Les mémoires ont été notifiés conformément à l'article 89 de la loi organique, par lettres recommandées à la poste le 21 avril 1997.

Des mémoires en réponse ont été introduits par : - la s.a. Belgacom et J. Hody, par lettre recommandée à la poste le 16 mai 1997, dans l'affaire portant le numéro 993 du rôle; - le Gouvernement wallon, par lettre recommandée à la poste le 16 mai 1997, dans l'affaire portant le numéro 993 du rôle; - le Gouvernement wallon, par lettre recommandée à la poste le 21 mai 1997, dans l'affaire portant le numéro 1045 du rôle; - le Conseil des ministres, par lettre recommandée à la poste le 21 mai 1997, dans les affaires jointes.

Par ordonnances du 25 mars 1997 et du 30 septembre 1997, la Cour a prorogé respectivement jusqu'aux 25 octobre 1997 et 25 avril 1998 le délai dans lequel l'arrêt doit être rendu.

Par ordonnance du 9 juillet 1997, la Cour a déclaré les affaires en état et fixé l'audience au 17 septembre 1997.

Cette ordonnance a été notifiée aux parties ainsi qu'à leurs avocats, par lettres recommandées à la poste le 10 juillet 1997.

A l'audience publique du 17 septembre 1997 : - ont comparu : . Me F. Mourlon Beernaert, avocat au barreau de Bruxelles, loco Me R. Bützler, avocat à la Cour de cassation, pour J. Hody et Belgacom; . Me Ph. Horemans, avocat au barreau de Tournai, pour R. Moreau; . Me O. Verhoeven, avocat au barreau de Bruxelles, loco Me J.-P. Moerman, avocat au barreau de Mons, pour le Fonds des bâtiments scolaires de la Communauté française; . Me P. Van Orshoven, avocat au barreau de Bruxelles, pour le Gouvernement flamand; . Me N. Cahen, avocat au barreau de Bruxelles, loco Me L. Simont, avocat à la Cour de cassation, Me V. Thiry et Me H. de Rode, avocats au barreau de Liège, pour le Gouvernement wallon; . Me P. Duquesne, avocat au barreau de Nivelles, pour le Conseil des ministres; - les juges-rapporteurs R. Henneuse et M. Bossuyt ont fait rapport; - les avocats précités ont été entendus; - les affaires ont été mises en délibéré.

La procédure s'est déroulée conformément aux articles 62 et suivants de la loi organique, relatifs à l'emploi des langues devant la Cour.

IV. En droit - A - En ce qui concerne l'affaire portant le numéro 993 du rôle Le mémoire du Gouvernement wallon A.1.1. L'arrêt de la Cour n° 32/96 du 15 mai 1996, concluant à la violation des articles 10 et 11 de la Constitution, concerne uniquement les créances en indemnisation des dommages causés à des propriétés par des travaux entrepris par l'Etat.
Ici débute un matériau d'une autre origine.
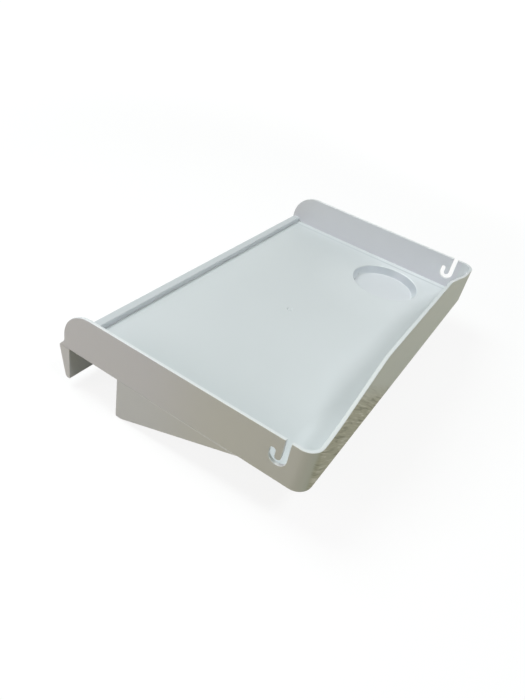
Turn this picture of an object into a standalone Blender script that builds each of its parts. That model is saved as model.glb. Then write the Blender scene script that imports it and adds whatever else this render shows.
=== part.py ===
"""A moulded tray with a cup recess that hangs on the top rail of a bed or cot.

Units are metres. X runs across the tray, -Y points to the free front edge, +Y to the hook and
+Z up. The origin is the centre of the rail seat, where the tray rests on the rail.
"""

import math

import bmesh
import bpy
from mathutils import Matrix, Vector

# Overall size
TRAY_WIDTH = 0.400
REACH = 0.1835
WALL = 0.003
CORNER_RADIUS = 0.013
SEAM_GAP = 0.0003

# Rail channel
RAIL_GAP = 0.056
SEAT_DEPTH = 0.006

# Floor and its skirt
FLOOR_THICKNESS = 0.003
SKIRT_DEPTH = 0.0055

# Side walls, measured up from the floor
SIDE_HEIGHT = 0.0371
BACK_RADIUS = 0.030
BACK_OVERHANG = 0.0059
SHOULDER_RISE = 0.007
SHOULDER_RADIUS = 0.003
RIM_RADIUS = 0.0014
CORNER_SEAM = 0.001

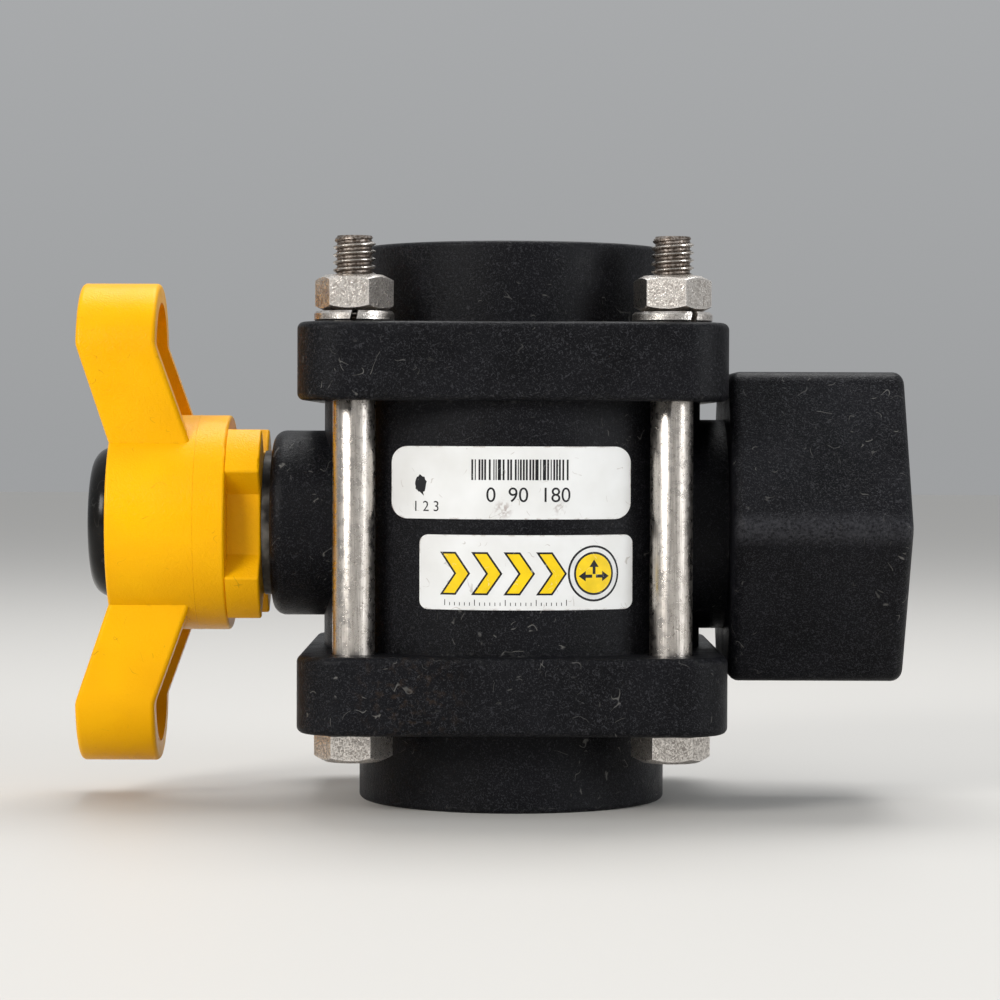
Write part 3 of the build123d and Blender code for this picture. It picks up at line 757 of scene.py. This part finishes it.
def build_lock_washer():
    """One split washer on the Z axis, its gap towards plus X."""
    low, high = washers_low.z, washers_high.z
    inner, outer, broken = bolt_radius + 0.2 * MM, washer_radius, 0.45 * MM
    profile = [
        (inner + broken, low), (outer - broken, low), (outer, low + broken), (outer, high - broken),
        (outer - broken, high), (inner + broken, high), (inner, high - broken), (inner, low + broken),
    ]
    half_gap = 0.62 * MM / washer_radius
    slant = 0.5 * MM / washer_radius
    middle_height = (low + high) / 2
    shape = bmesh.new()
    slices = []
    for step in range(RING_STEPS + 1):
        angle = half_gap + (tau - 2 * half_gap) * step / RING_STEPS
        cut = []
        for radius, height in profile:
            turned = angle + slant * (height - middle_height) / (high - low)
            cut.append(shape.verts.new((radius * cos(turned), radius * sin(turned), height)))
        slices.append(cut)
    for before, after in zip(slices, slices[1:]):
        join_rings(shape, before, after)
    shape.faces.new(slices[0])
    shape.faces.new(slices[-1][::-1])
    return shape


nut_turns = {"front_left": -6, "back_left": 25, "front_right": -13, "back_right": 8}
washer_turns = {"front_left": -88, "back_left": 40, "front_right": -60, "back_right": 200}
for corner, (x, y) in bolt_places.items():
    shape = build_nut()
    place_shape(shape, Matrix.Translation((x, y, 0)) @ Matrix.Rotation(radians(nut_turns[corner]), 4, "Z"))
    make_piece(f"nut_{corner}", shape, tumbled_steel, "valve", ["hex_nuts"])
    shape = build_lock_washer()
    place_shape(shape, Matrix.Translation((x, y, 0)) @ Matrix.Rotation(radians(washer_turns[corner]), 4, "Z"))
    make_piece(f"lock_washer_{corner}", shape, tumbled_steel, "valve", ["lock_washers"])

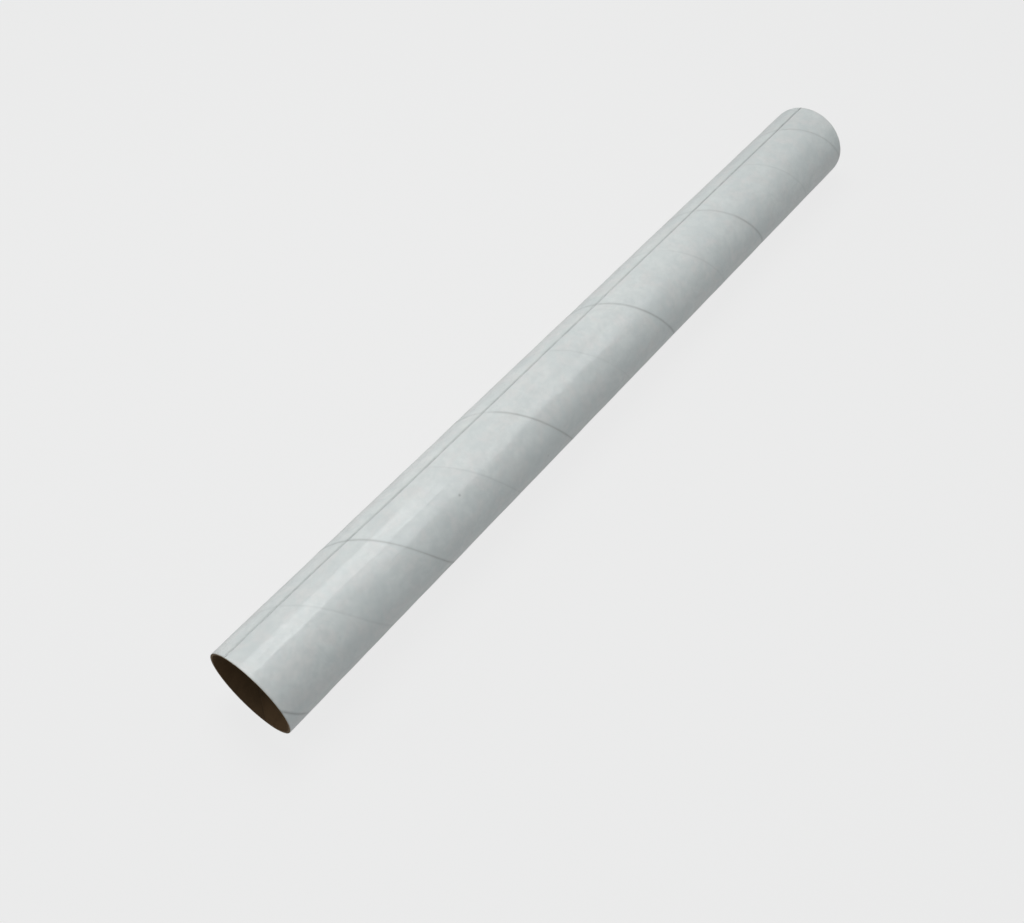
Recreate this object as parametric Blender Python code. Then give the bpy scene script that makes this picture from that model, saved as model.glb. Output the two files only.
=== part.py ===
"""Open drawing tube: spirally wound board plies, a white face ply and a clear film wrap.

Metres. +X runs along the tube, +Z is up, and the tube lies on z = 0 with its middle at x = 0.
"""
import math

import bmesh
import bpy

# Overall size: the flats of the faceted tube are OUTER_RADIUS from its axis.
LENGTH = 0.630
OUTER_RADIUS = 0.0315
FACETS = 28

# Wall, from the outside in. GLUE_LINE is the space left between two layers.
GLUE_LINE = 0.00004
FILM = 0.00008
FACE_PAPER = 0.00016
CORE_BOARD = 0.00034
LINER_PAPER = 0.00028

# Winding: every ply is a strip that climbs WIND_PITCH along the tube in one right-handed turn.
WIND_PITCH = 0.12355
SEAM_GAP = 0.00035
# Distance of each ply's seam from the -X end, measured along the +Y side of the tube.
FACE_SEAM = 0.07424
OUTER_CORE_SEAM = 0.01845
MIDDLE_CORE_SEAM = 0.05930
INNER_CORE_SEAM = 0.10060
LINER_SEAM = 0.03460

# Film wrap: angles about +X, from +Y towards +Z.
LAP_EDGE_DEG = 67.33
LAP_WIDTH_DEG = 22.0
LAP_RAMP_DEG = 4.0
INNER_EDGE_DEG = 48.0

STEP = 2.0 * math.pi / FACETS
HALF = LENGTH / 2.0


def clear_scene():
    for obj in list(bpy.data.objects):
        bpy.data.objects.remove(obj, do_unlink=True)
    for mesh in list(bpy.data.meshes):
        bpy.data.meshes.remove(mesh)


def material(name, colour, roughness, alpha=1.0):
    mat = bpy.data.materials.new(name)
    mat.use_nodes = True
    shader = mat.node_tree.nodes["Principled BSDF"]
    shader.inputs["Base Color"].default_value = (*colour, 1.0)
    shader.inputs["Roughness"].default_value = roughness
    shader.inputs["Metallic"].default_value = 0.0
    shader.inputs["Alpha"].default_value = alpha
    mat.diffuse_color = (*colour, alpha)
    return mat


def point(x, flat_radius, angle):
    """A point of the faceted tube whose flats are flat_radius from the axis."""
    facet_middle = round(angle / STEP) * STEP
    reach = flat_radius / math.cos(angle - facet_middle)
    return (x, reach * math.cos(angle), OUTER_RADIUS + reach * math.sin(angle))


def finish(bm, name, mat):
    bmesh.ops.remove_doubles(bm, verts=bm.verts, dist=1e-7)
    bmesh.ops.triangulate(bm, faces=bm.faces, quad_method="BEAUTY", ngon_method="EAR_CLIP")
    bmesh.ops.recalc_face_normals(bm, faces=bm.faces)
    for face in bm.faces:
        face.smooth = True
    mesh = bpy.data.meshes.new(name)
    bm.to_mesh(mesh)
    bm.free()
    mesh.set_sharp_from_angle(angle=math.radians(35.0))
    mesh.materials.append(mat)
    obj = bpy.data.objects.new(name, mesh)
    bpy.context.scene.collection.objects.link(obj)
    return obj


def trim(bm, x, side):
    """Cut the strip square at x, drop what lies beyond it and close the cut."""
    geom = list(bm.verts) + list(bm.edges) + list(bm.faces)
    cut = bmesh.ops.bisect_plane(
        bm, geom=geom, dist=1e-9, plane_co=(x, 0.0, 0.0), plane_no=(side, 0.0, 0.0),
        clear_outer=True,
    )
    rim = [e for e in cut["geom_cut"] if isinstance(e, bmesh.types.BMEdge) and e.is_boundary]
    bmesh.ops.edgeloop_fill(bm, edges=rim)


def wound_ply(name, inner, outer, seam, mat):
    """One strip wound round the tube, with its long edges facing each other across the seam."""
    first = math.floor(-(WIND_PITCH + seam) / WIND_PITCH * FACETS) - 2
    last = math.ceil((LENGTH - seam) / WIND_PITCH * FACETS) + 2
    start = (first + 0.5) * STEP
    left = -HALF + seam + WIND_PITCH * start / (2.0 * math.pi)
    right = left + WIND_PITCH - SEAM_GAP
    bm = bmesh.new()
    corners = [
        bm.verts.new(point(left, inner, start)),
        bm.verts.new(point(right, inner, start)),
        bm.verts.new(point(right, outer, start)),
        bm.verts.new(point(left, outer, start)),
    ]
    section = bm.faces.new(corners)
    bmesh.ops.spin(
        bm, geom=[section] + list(section.edges) + corners, cent=(0.0, 0.0, OUTER_RADIUS),
        axis=(1.0, 0.0, 0.0), dvec=(WIND_PITCH / FACETS, 0.0, 0.0),
        angle=(last - first) * STEP, steps=last - first, use_duplicate=False,
    )
    bmesh.ops.recalc_face_normals(bm, faces=bm.faces)
    seam_sides = [f for f in bm.faces if f.calc_area() < 2.0 * (outer - inner) * STEP * WIND_PITCH]
    bmesh.ops.triangulate(bm, faces=seam_sides, quad_method="FIXED")
    trim(bm, -HALF, -1.0)
    trim(bm, HALF, 1.0)
    return finish(bm, name, mat)


def film_wrap(name, mat):
    """Film laid straight round the tube, with its last edge lapped over its first."""
    lap_edge = math.radians(LAP_EDGE_DEG) + 2.0 * math.pi
    lap_start = lap_edge - math.radians(LAP_WIDTH_DEG)
    ramp_start = lap_start - math.radians(LAP_RAMP_DEG)
    first_edge = math.radians(INNER_EDGE_DEG)
    raised = FILM + GLUE_LINE

    stations = [(k + 0.5) * STEP for k in range(2 * FACETS)]
    angles = [first_edge, ramp_start, lap_start, lap_edge]
    angles += [a for a in stations if first_edge < a < lap_edge]
    angles = sorted(angles)

    def lift(angle):
        share = (angle - ramp_start) / (lap_start - ramp_start)
        return raised * min(1.0, max(0.0, share))

    bm = bmesh.new()
    inner = OUTER_RADIUS - FILM
    below = [bm.verts.new(point(-HALF, inner + lift(a), a)) for a in angles]
    above = [bm.verts.new(point(-HALF, OUTER_RADIUS + lift(a), a)) for a in angles]
    strip = []
    for i in range(len(angles) - 1):
        strip.append(bm.faces.new((below[i], below[i + 1], above[i + 1], above[i])))
    swept = bmesh.ops.extrude_face_region(bm, geom=strip)
    moved = [v for v in swept["geom"] if isinstance(v, bmesh.types.BMVert)]
    bmesh.ops.translate(bm, verts=moved, vec=(LENGTH, 0.0, 0.0))
    return finish(bm, name, mat)


def build():
    clear_scene()
    kraft = (0.30, 0.19, 0.11)
    board = (0.34, 0.24, 0.155)

    outside = OUTER_RADIUS - FILM - GLUE_LINE
    layers = [
        ("white_face_ply", FACE_PAPER, FACE_SEAM, material("white_face", (0.78, 0.80, 0.80), 0.45)),
        ("core_ply_outer", CORE_BOARD, OUTER_CORE_SEAM, material("core_board_outer", board, 0.9)),
        ("core_ply_middle", CORE_BOARD, MIDDLE_CORE_SEAM, material("core_board_middle", board, 0.9)),
        ("core_ply_inner", CORE_BOARD, INNER_CORE_SEAM, material("core_board_inner", board, 0.9)),
        ("kraft_liner_ply", LINER_PAPER, LINER_SEAM, material("kraft_liner", kraft, 0.85)),
    ]
    for name, thickness, seam, mat in layers:
        wound_ply(name, outside - thickness, outside, seam, mat)
        outside -= thickness + GLUE_LINE
    film_wrap("clear_film_wrap", material("clear_film", (0.95, 0.97, 0.98), 0.12, 0.25))


build()
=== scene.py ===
import math

import bmesh
import bpy
import numpy as np
from mathutils import Matrix, Vector


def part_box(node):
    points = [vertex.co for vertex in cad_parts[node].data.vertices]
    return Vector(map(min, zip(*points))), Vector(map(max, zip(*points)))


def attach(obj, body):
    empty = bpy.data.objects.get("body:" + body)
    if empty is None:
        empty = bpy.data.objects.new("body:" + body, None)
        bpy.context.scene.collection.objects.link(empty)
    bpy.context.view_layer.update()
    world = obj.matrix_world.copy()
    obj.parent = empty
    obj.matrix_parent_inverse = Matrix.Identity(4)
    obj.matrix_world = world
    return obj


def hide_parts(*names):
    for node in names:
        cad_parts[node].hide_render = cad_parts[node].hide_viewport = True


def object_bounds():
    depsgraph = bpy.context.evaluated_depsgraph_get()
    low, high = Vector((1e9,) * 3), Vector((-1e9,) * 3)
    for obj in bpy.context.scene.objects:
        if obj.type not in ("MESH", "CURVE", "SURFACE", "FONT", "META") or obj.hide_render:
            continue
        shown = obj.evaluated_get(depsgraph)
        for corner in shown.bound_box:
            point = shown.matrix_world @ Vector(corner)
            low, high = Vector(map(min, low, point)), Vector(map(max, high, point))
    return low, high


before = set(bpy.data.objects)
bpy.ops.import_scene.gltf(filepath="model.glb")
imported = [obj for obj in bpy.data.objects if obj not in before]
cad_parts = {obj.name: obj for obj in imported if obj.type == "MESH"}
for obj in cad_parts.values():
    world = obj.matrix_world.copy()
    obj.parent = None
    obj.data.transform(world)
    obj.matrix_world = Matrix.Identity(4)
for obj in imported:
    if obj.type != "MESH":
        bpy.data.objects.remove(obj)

# ---------------------------------------------------------------- sizes
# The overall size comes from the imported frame.
LOW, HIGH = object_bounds()
LENGTH = HIGH[0] - LOW[0]
RADIUS = (HIGH[2] - LOW[2]) / 2.0
HALF = LENGTH / 2.0
MM = 0.001

PITCH = 123.55 * MM          # the plies' advance along the tube in one turn
# Each ply's seam: its distance from the near end on the +Y side of the tube.
FACE_SEAM = 74.24 * MM
OUTER_CORE_SEAM = 18.45 * MM
MIDDLE_CORE_SEAM = 59.30 * MM
INNER_CORE_SEAM = 100.60 * MM
LINER_SEAM = 34.60 * MM

FACE_THICK = 0.16 * MM
CORE_THICK = 0.34 * MM
LINER_THICK = 0.28 * MM
FILM_THICK = 0.05 * MM

# The film's edges, as angles about +X from +Y towards +Z.
FILM_START = math.radians(48.0)
LAP_EDGE = math.radians(67.33)
LAP_WIDTH = math.radians(22.0)
LAP_RAMP = math.radians(3.0)     # the stretch in which the last turn climbs onto the first
LAP_RISE = 0.11 * MM
# The film was laid a little askew: past the near end its lapped edge drifts round the tube.
LAP_DRIFT = math.radians(3.6)
LAP_DRIFT_FROM = -HALF + 1.6 * RADIUS
LAP_DRIFT_TO = -HALF + 5.2 * RADIUS

# The face strip was started a little far out, so its seam sits nearer to the near mouth than an
# even spiral would put it.
SEAM_PULL = 3.1 * MM
SEAM_PULL_FROM = -HALF + 18.0 * MM
SEAM_PULL_TO = -HALF + 50.0 * MM

# The open joint between a strip's two edges.
FACE_GAP = 0.12 * MM
BOARD_GAP = 0.35 * MM
LINER_GAP = 0.12 * MM

# How far each cut end is frayed.
FACE_FRAY = 0.05 * MM
BOARD_FRAY = 0.16 * MM
LINER_FRAY = 0.10 * MM

# Mesh density: steps in one turn of a strip, columns across a strip, and the film's two counts.
STATIONS = 160
FACE_COLUMNS = 72
BOARD_COLUMNS = 20
LINER_COLUMNS = 24
BACK_COLUMNS = 5
FILM_ANGLES = 220
FILM_STATIONS = 208
RIM_LOOPS = (0.25 * MM, 0.6 * MM, 1.2 * MM, 2.2 * MM)    # loops at each mouth, for the pressed rim
SHARP_ANGLE = math.radians(35.0)


# ---------------------------------------------------------------- surface relief
# Each group of waves: how many, most turns round the tube, shortest wave along it, depth of each.
WALL_SWELL = ((12, 10, 20.0 * MM, 0.0085 * MM), (6, 5, 90.0 * MM, 0.0102 * MM))
PAPER_SWELL = ((26, 24, 24.0 * MM, 0.0080 * MM), (14, 9, 34.0 * MM, 0.0110 * MM))
WALL_SEED = 41
PAPER_SEED = 17
WALL_SINK = 0.05 * MM
PAPER_SINK = 0.05 * MM
PAPER_LIMIT = 0.10 * MM
RIM_PRESS = 0.10 * MM            # how far the cut rim is pressed in, and how soon that fades
RIM_REACH = 0.7 * MM
SEAM_DIP = (0.9 * MM, 0.035 * MM)    # width and depth of the dip along a ply's own seam
FOLD_DIP = (1.5 * MM, 0.045 * MM)    # the same along the seam of the ply below


def wrap(values, period):
    """The values shifted by whole periods to lie around zero."""
    return (values + period / 2.0) % period - period / 2.0


def smooth_step(share):
    share = np.clip(share, 0.0, 1.0)
    return share * share * (3.0 - 2.0 * share)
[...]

A l'inverse, le litige dans le cadre duquel la question préjudicielle a été posée concerne l'exécution d'un marché public et les éventuels dommages et intérêts qui peuvent être réclamés par l'adjudicataire à l'administration en raison de retards ou de préjudices qui lui seraient imputables; il s'ensuit que, en l'espèce, c'est la responsabilité contractuelle, et non sa responsabilité quasi délictuelle, qui est en cause.

Les créances résultant de l'exécution d'un marché public diffèrent de celles fondées sur les articles 1382, 1383 et 544 du Code civil. Tout d'abord, les premières ont été expressément visées par le législateur.

Ensuite, elles naissent pendant l'exécution du contrat et non plusieurs années après l'exécution des travaux. Par ailleurs, les parties à un contrat pouvant déroger dans celui-ci à la prescription trentenaire, la situation du cocontractant créancier d'un particulier n'est pas différente de celle du cocontractant de l'Etat. Enfin, les marchés publics et leur exécution font l'objet d'un engagement de crédits au budget de l'Etat, à l'inverse des créances fondées sur la responsabilité contractuelle. Il s'ensuit que, comme indiqué dans l'arrêt précité n° 32/96 de la Cour, le souci de pouvoir clôturer les comptes de l'Etat constitue une justification objective et raisonnable à l'adoption du délai particulier de cinq ans.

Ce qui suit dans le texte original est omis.